By positioning the permanent magnet on the rotor, an axial force can be generated in both directions even though the rotor and stator have no undercut.

BRIEF DESCRIPTION OF THE DRAWINGS

Various exemplary embodiments are explained in more detail below with reference to the examples shown in the figures. The illustrations are not necessarily to scale and the invention is not limited to the aspects illustrated. Rather, emphasis is placed on illustrating the principles underlying the illustrated embodiments.

FIGS. 1 and 2 illustrate a perspective view of an example of a combined bearing and an associated cross-sectional view.

FIG. 3 illustrates the magnetic field lines for the device of FIG. 2.

FIG. 4 illustrates the force effect of the coil current in the axial actuator coil.

FIG. 5 illustrates the force effect of the coil current in the radial actuator coils.

FIG. 6 shows a cross-sectional view of another exemplary embodiment.

FIG. 7 shows another example with an additional compensation coil.

DETAILED DESCRIPTION

A magnetic bearing according to the embodiments described herein can support a rotor (e.g. of an electric motor) without contact by generating bearing forces (electromagnetic forces) in radial direction as well as in axial direction. Together with another non-contact bearing, it is thus possible to support the rotor completely without contact. Such a combination of axial bearing and radial bearing is also referred to as a combination bearing (combined axial/radial bearing). The axial direction is determined by the position of the axis of rotation of the rotor and is defined in this description as the z-direction. Together with the x-direction and y-direction, this forms a Cartesian coordinate system. Consequently, a radial bearing force is located in the xy-plane.

A first embodiment of a combination bearing is shown in FIGS. 1 and 2, wherein FIG. 1 is a perspective view and FIG. 2 is an associated cross-section through the xz plane. The device shown in FIGS. 1 and 2 comprises a stator and a rotor R with a shaft 10. The stator can be arranged in a housing (e.g. of an electromotor) or be part of the housing. The shaft 10 may be, for example, the motor shaft of an electric motor. The stator includes all non-rotating parts that serve to generate and guide the magnetic flux. Similarly, the rotor R comprises the rotating shaft 10 as such and those associated parts which serve to generate and guide the magnetic flux and which co-rotate with the shaft 10.
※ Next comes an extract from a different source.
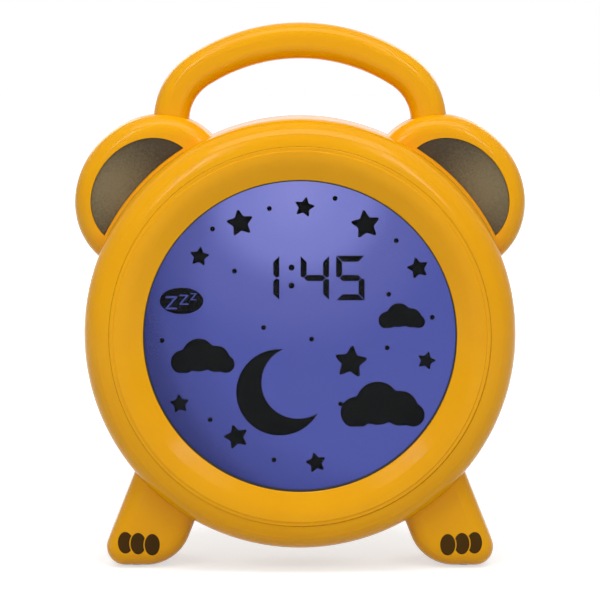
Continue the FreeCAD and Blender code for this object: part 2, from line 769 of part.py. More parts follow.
# Keys, key board and switches
def key(x, z):
    cap = disc(KEY_R, KEY_FLANGE_Y[1], KEY_TOP_Y, x, z)
    cap = round_edges_at(cap, 0.7, (KEY_TOP_Y,))
    flange = disc(KEY_FLANGE_R, *KEY_FLANGE_Y, x=x, z=z)
    stem = disc(KEY_STEM_R, KEY_STEM_END_Y, KEY_FLANGE_Y[0], x, z)
    return cap.fuse([flange, stem]).removeSplitter()


def key_board():
    ring = disc(50.0, *KEY_BOARD_Y).cut(disc(34.0, 0, 30))
    board = ring.common(block((-60, 60), (0, 30), (0.5, 60)))
    board = board.cut(disc(14.0, 0, 30, z=SPEAKER_Z))
    return board.cut([disc(SMALL_SCREW[0] + 0.1, 0, 30, x, z) for x, z in key_board_screw_places()])


def key_switches():
    size, height = SWITCH_SIZE
    switches = []
    for x, z in key_places():
        body = block_at((x, KEY_BOARD_Y[1] + height / 2, z), (size, height, size))
        bore = disc(KEY_STEM_R + 0.25, KEY_BOARD_Y[1] + 1.2, KEY_BOARD_Y[1] + height + 1, x, z)
        switches.append(body.cut(bore))
    return switches


# Speaker
def speaker_turned(corners):
    shape = turned(corners)
    shape.translate(V(0, 0, SPEAKER_Z))
    return shape


def speaker_basket():
    back_y = 16.6
    corners = [
        (3.2, back_y, 0), (9.2, back_y, 0), (15.4, SPEAKER_RIM_Y[0], 0), (SPEAKER_R, SPEAKER_RIM_Y[0], 0),
        (SPEAKER_R, SPEAKER_RIM_Y[1], 0), (14.8, SPEAKER_RIM_Y[1], 0), (14.8, SPEAKER_RIM_Y[0] + 0.6, 0),
        (8.6, back_y + 1.2, 0), (3.2, back_y + 1.2, 0),
    ]
    basket = speaker_turned(corners)
    for i in range(4):
        x, z = polar(12.0, 45 + 90 * i)
        basket = basket.cut(disc(2.4, back_y - 1, SPEAKER_RIM_Y[0] - 0.2, x, SPEAKER_Z + z))
    return basket


def speaker_cone():
    edge_y = 25.6
    neck_y = 20.4
    skin = 0.6
    corners = [
        (0, neck_y + 2.0, 0), (3.0, neck_y + 1.4, 0), (5.0, neck_y, 0),
        (12.6, edge_y - 0.9, 0), (14.3, edge_y, 0), (14.3, edge_y - skin, 0),
        (12.6, edge_y - 0.9 - skin, 0), (5.0, neck_y - 1.0, 0), (3.0, neck_y + 0.6, 0), (0, neck_y + 1.2, 0),
    ]
    return speaker_turned(corners)


def speaker_magnet():
    magnet = disc(9.0, 11.0, 16.5, z=SPEAKER_Z)
    return round_edges_at(magnet, 0.6, (11.0, 16.5))


# Power socket
def power_socket():
    half = SOCKET_HALF
    body = block((SOCKET_X - half, SOCKET_X + half), SOCKET_Y, (SOCKET_Z - 5.2, SOCKET_Z + 5.2))
    body = body.cut(disc(SOCKET_BORE_R, SOCKET_Y[1] - SOCKET_DEPTH, SOCKET_Y[1] + 1, SOCKET_X, SOCKET_Z))
    return body.cut(disc(SOCKET_PIN_R, SOCKET_Y[0] - 1, SOCKET_Y[1], SOCKET_X, SOCKET_Z))


def socket_pin():
    pin = disc(SOCKET_PIN_R - 0.01, SOCKET_Y[0] - 0.8, SOCKET_Y[1] - 1.2, SOCKET_X, SOCKET_Z)
    return round_edges_at(pin, 0.5, (SOCKET_Y[1] - 1.2,))


# Battery compartment
def cell_heights():
    return [BOX_MIDDLE_Z + step * CELL_PITCH for step in (-1, 0, 1)]


def battery_box():
    box = block((-BOX_X, BOX_X), BOX_Y, BOX_Z)
    inside = block(
        (-BOX_X + BOX_WALL, BOX_X - BOX_WALL),
        (BOX_Y[0] + BOX_WALL, BOX_Y[1] + 1),
        (BOX_Z[0] + BOX_WALL, BOX_Z[1] - BOX_WALL))
    box = box.cut(inside)
    nut = block((-4.5, 4.5), (19.5, BOX_Y[1]), (BOX_Z[0] + 0.5, BOX_Z[0] + 7.0))
    axis_starts = [V(-BOX_X, CELL_Y, z) for z in cell_heights()]
    cell_rooms = [Part.makeCylinder(CELL_R + 0.2, 2 * BOX_X, start, V(1, 0, 0)) for start in axis_starts]
    box = box.fuse(nut.cut(cell_rooms))
    return box.cut(disc(1.75, 19, 30, 0, DOOR_SCREW_Z)).removeSplitter()


def battery_cell(index):
    z = cell_heights()[index]
    sign = 1 if index % 2 == 0 else -1
    start = V(-sign * CELL_LENGTH / 2, CELL_Y, z)
    can = Part.makeCylinder(CELL_R, CELL_LENGTH, start, V(sign, 0, 0))
    can = can.makeFillet(0.5, can.Edges)
    nub = Part.makeCylinder(2.7, 1.2, V(sign * CELL_LENGTH / 2, CELL_Y, z), V(sign, 0, 0))
    return can.fuse(nub).removeSplitter()


def battery_contacts():
    face_x = BOX_X - BOX_WALL - 0.05
    thick = 0.4
    plates = []
    for z in cell_heights():
        for sign in (-1, 1):
            plates.append(block_at((sign * (face_x - thick / 2), CELL_Y, z), (thick, 11, 11)))
    return plates


def battery_springs():
    """Spring behind each cell's flat end and a pressed stud behind its nub."""
    wire_r = 0.35
    plate_x = BOX_X - BOX_WALL - 0.5
    flat_end = CELL_LENGTH / 2
    turns = 3.5
    room = plate_x - flat_end - 2 * wire_r - 0.1
    springs = []
    for index, z in enumerate(cell_heights()):
        sign = -1 if index % 2 == 0 else 1
        helix = Part.Wire(Part.makeHelix(room / turns, room, 3.4).Edges)
        ring = Part.Wire(Part.makeCircle(wire_r, V(3.4, 0, 0), V(0, 1, 0)))
        spring = helix.makePipeShell([ring], True, True)
        spring.rotate(V(0, 0, 0), V(0, 1, 0), 90 * sign)
        spring.translate(V(sign * (flat_end + wire_r + 0.05), CELL_Y, z))
        springs.append(spring)
        stud_start = V(-sign * (flat_end + 1.25), CELL_Y, z)
        springs.append(Part.makeCylinder(2.2, plate_x - flat_end - 1.3, stud_start, V(-sign, 0, 0)))
    return springs


def battery_door():
    half = (DOOR_Y[1] - DOOR_Y[0]) / 2
    door = block((-DOOR_X, DOOR_X), DOOR_Y, (DOOR_BOTTOM_Z, DOOR_PIVOT[1]))
    lower_edges = [e for e in door.Edges if e.BoundBox.YLength > 1 and e.BoundBox.ZMax < DOOR_PIVOT[1] - 5]
    door = door.makeFillet(2.0, lower_edges)
    edge = Part.makeCylinder(half, 2 * DOOR_X, V(-DOOR_X, *DOOR_PIVOT), V(1, 0, 0))
    reach = DOOR_X + DOOR_PIN_LENGTH
    pins = Part.makeCylinder(DOOR_PIN_R, 2 * reach, V(-reach, *DOOR_PIVOT), V(1, 0, 0))
    door = door.fuse([edge, pins])
    for x in (-16.0, -8.0, 8.0, 16.0):
        start = (x - 2.6, DOOR_SCREW_Z)
        end = (x + 2.6, DOOR_SCREW_Z)
        door = door.cut(stroke(start, end, 1.2, (DOOR_Y[1] - 0.5, REAR_Y)))
    door = door.cut(disc(SMALL_SCREW[1] + 0.35, DOOR_Y[1] - 1.3, REAR_Y, 0, DOOR_SCREW_Z))
    return door.cut(disc(SMALL_SCREW[0] + 0.1, 20, REAR_Y, 0, DOOR_SCREW_Z)).removeSplitter()


def door_screw():
    head_y = DOOR_Y[1] - 1.3
    return screw(SMALL_SCREW, head_y, DOOR_Y[0] - 2.4, 0, DOOR_SCREW_Z)


# Fasteners and leads
def case_screws():
    return [screw(CASE_SCREW, WELL_FLOOR_Y, -14, x, z) for x, z in case_post_places()]


def tray_screws():
    return [screw(SMALL_SCREW, -10, -18, x, z) for x, z in tray_boss_places()]


def board_screws():
    return [screw(SMALL_SCREW, MAIN_BOARD_Y[1], -3, x, z) for x, z in board_post_places()]


def key_board_screws():
    screws = []
    for x, z in key_board_screw_places():
        one = screw(SMALL_SCREW, 0, -7, 0, 0)
        one.rotate(V(0, 0, 0), V(0, 0, 1), 180)
        one.translate(V(x, KEY_BOARD_Y[0], z))
        screws.append(one)
    return screws


def speaker_wires():
    y_end = MAIN_BOARD_Y[1]
    return [tube([(x, 13.5, 17.9), (x, 13.5, 13.0), (x, y_end, 13.0)], 0.6, 3.0) for x in (-3.0, 3.0)]


def battery_wires():
    y_end = MAIN_BOARD_Y[1]
    return [tube([(-BOX_X, 14, z), (-36, 14, z), (-36, y_end, z)], 0.6, 3.0) for z in (-4.0, -1.0)]


def socket_wires():
    y_end = MAIN_BOARD_Y[1]
    y_start = SOCKET_Y[0]
    wires = []
    for x in (SOCKET_X - 3.5, SOCKET_X - 2.0):
        points = [(x, y_start, SOCKET_Z + 3.4), (x, 9.6, SOCKET_Z + 3.4), (x - 3.5, 6.0, SOCKET_Z + 3.4)]
        wires.append(tube(points + [(x - 3.5, y_end, SOCKET_Z + 3.4)], 0.6, 1.6))
    return wires


def save(name, *shapes):
    """Write one node, raised so that the grips stand at Z = 0."""
    solids = []
    for shape in shapes:
        solids += shape.Solids
    whole = solids[0] if len(solids) == 1 else Part.makeCompound(solids)
    whole.translate(V(0, 0, LIFT))
    whole.exportStep(os.path.join("parts", name + ".step"))
    print(name, len(solids), round(whole.Volume), whole.isValid())


def save_pair(name, shape):
    save("right_" + name, shape)
    save("left_" + name, mirrored(shape))


def main():
    os.makedirs("parts", exist_ok=True)
    shell = whole_shell()
    save("front_shell", front_shell(shell))
    save("rear_shell", rear_shell(shell))
    save("bezel", bezel())
    save("handle", handle())
    save_pair("ear_pad", ear_pad())
    save_pair("toe_pads", Part.makeCompound(toe_forms(0, 0.94)))
    save_pair("foot_grip", foot_grip(0))
    save("lens", disc(LENS_R, *LENS_Y))
    save("lcd_front_glass", display_plate(FRONT_GLASS_Y))
    save("lcd_digits", *lcd_digits())
    save("lcd_picture", *lcd_picture())
    save("lcd_sleep_icon", sleep_icon())
    save("lcd_rear_glass", display_plate(REAR_GLASS_Y))
    save("diffuser", display_plate(DIFFUSER_Y))
    save("backlight_tray", backlight_tray())
    save("led_board", disc(50.0, *LED_BOARD_Y))
    save("leds", *leds())
    save("main_board", main_board())
    save("processor_chip", block_at((0, MAIN_BOARD_Y[1] + 0.8, -8), (14, 1.6, 14)))
    save("board_parts", *board_parts())
    save("lcd_ribbon", lcd_ribbon())
    save("speaker_basket", speaker_basket())
    save("speaker_cone", speaker_cone())
    save("speaker_magnet", speaker_magnet())
    save("speaker_wires", *speaker_wires())
    save("key_board", key_board())
    save("key_switches", *key_switches())
    names = ("plus_key", "minus_key", "volume_key", "alarm_key", "sleep_key", "light_key")
    for name, place in zip(names, key_places()):
        save(name, key(*place))
    save("power_socket", power_socket())
    save("socket_pin", socket_pin())
    save("socket_wires", *socket_wires())
    save("battery_box", battery_box())
    save("battery_contacts", *battery_contacts())
    save("battery_springs", *battery_springs())
    for index in range(3):
        save("battery_%d" % (index + 1), battery_cell(index))
    save("battery_wires", *battery_wires())
    save("battery_door", battery_door())
    save("door_screw", door_screw())
    save("case_screws", *case_screws())
    save("tray_screws", *tray_screws())
    save("board_screws", *board_screws())
    save("key_board_screws", *key_board_screws())


main()
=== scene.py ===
import json
import math

import bmesh
import bpy
from mathutils import Matrix, Vector


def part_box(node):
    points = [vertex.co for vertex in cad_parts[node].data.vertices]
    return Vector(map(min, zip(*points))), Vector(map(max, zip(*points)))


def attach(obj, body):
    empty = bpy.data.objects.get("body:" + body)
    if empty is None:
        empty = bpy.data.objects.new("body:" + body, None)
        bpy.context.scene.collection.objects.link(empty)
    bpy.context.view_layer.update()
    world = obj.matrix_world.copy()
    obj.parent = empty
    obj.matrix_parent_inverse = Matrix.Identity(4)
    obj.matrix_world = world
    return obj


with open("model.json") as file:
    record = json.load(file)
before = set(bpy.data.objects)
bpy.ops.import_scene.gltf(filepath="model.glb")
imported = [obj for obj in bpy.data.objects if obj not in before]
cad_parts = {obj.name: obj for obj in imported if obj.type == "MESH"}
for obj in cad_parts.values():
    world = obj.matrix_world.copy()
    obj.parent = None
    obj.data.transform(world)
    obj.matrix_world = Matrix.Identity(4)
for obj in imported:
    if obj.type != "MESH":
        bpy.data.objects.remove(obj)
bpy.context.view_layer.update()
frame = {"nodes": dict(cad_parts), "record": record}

MM = 0.001
LIFT = (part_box("lens")[0].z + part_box("lens")[1].z) / 2
FACE_MIDDLE = Vector((0.0, 0.0, LIFT))

# The photograph's view: straight on, a little from above, through a long lens
CAMERA_ELEVATION = 6.0
CAMERA_DISTANCE = 1.1
VIEW_WIDTH = 208.9 * MM
AIM_ABOVE_MIDDLE = 10.5 * MM
AIM_TO_FRONT = 5 * MM
SENSOR = 36.0

# Floor: matt colour, and its own glow near the object, rising to white between two distances
FLOOR_REACH = 4.0
FLOOR_DROP = 0.2 * MM
FLOOR_COLOUR = (0.585, 0.615, 0.64, 1)
FLOOR_GLOW = 0.60
FLOOR_FADE = (0.10, 0.45)

# Strength of the room's light from the front and from the rear
ROOM_LIGHT = (0.35, 0.24)
WHITE = (1, 1, 1, 1)

# Colours as the eye sees them, from 0 to 255
YELLOW = (239, 168, 1)
YELLOW_DEEP = (234, 162, 0)
# Pad brown: the paler colour is a painted highlight, the deeper one the pad's own colour
BROWN_HIGHLIGHT = (114, 101, 71)
BROWN_DEEP = (57, 44, 20)
TOE = (70, 46, 3)
# Display glow runs from violet to a pale painted highlight at the top middle
LIT_VIOLET = (78, 86, 164)
LIT_BETWEEN = ((122, 126, 202), (92, 97, 172))
LIT_HIGHLIGHT = (136, 139, 212)
INK = (12, 14, 13)

# Lit display: the centre of its painted highlight, of its painted shade at the left and of the painted
# shadow at its border, and how far from each point its colours run
DISPLAY_Y = -18 * MM
DISPLAY_HIGHLIGHT_SPOT = (-1 * MM, DISPLAY_Y, LIFT + 50 * MM)
DISPLAY_HIGHLIGHT_REACH = (0.0, 60 * MM)
SHADE_POINT = (30 * MM, DISPLAY_Y, LIFT + 15 * MM)
SHADE_REACH = (60 * MM, 86 * MM)
RIM_SHADOW_POINT = (0.0, DISPLAY_Y, LIFT - 0.5 * MM)
RIM_SHADOW_REACH = (53.2 * MM, 54.1 * MM)

# Ear pads: a painted highlight makes the outer half paler, round this point on each side
PAD_HIGHLIGHT_POINT = (66 * MM, 10 * MM, LIFT + 51 * MM)
PAD_HIGHLIGHT_REACH = 24 * MM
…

The device forming the combined bearing comprises at least one permanent magnet 20 mounted in or on the shaft 10 and co-rotating therewith. The permanent magnet 20 is therefore also referred to as a rotor magnet. In the example shown in FIG. 2, the permanent magnet 20 is arranged in a central opening (e.g. coaxial to the axis of rotation) at the shaft end of the shaft 10. The shaft 10 itself is preferably (but not necessarily) made of non-ferromagnetic material, such as stainless steel, plastic, or other material with low magnetic conductivity. In some applications, the shaft 10 may be designed as a hollow shaft. The rotor magnet 20 may be magnetized in the axial direction. In FIG. 2, the magnetization of the rotor magnet 20 is symbolized by arrows.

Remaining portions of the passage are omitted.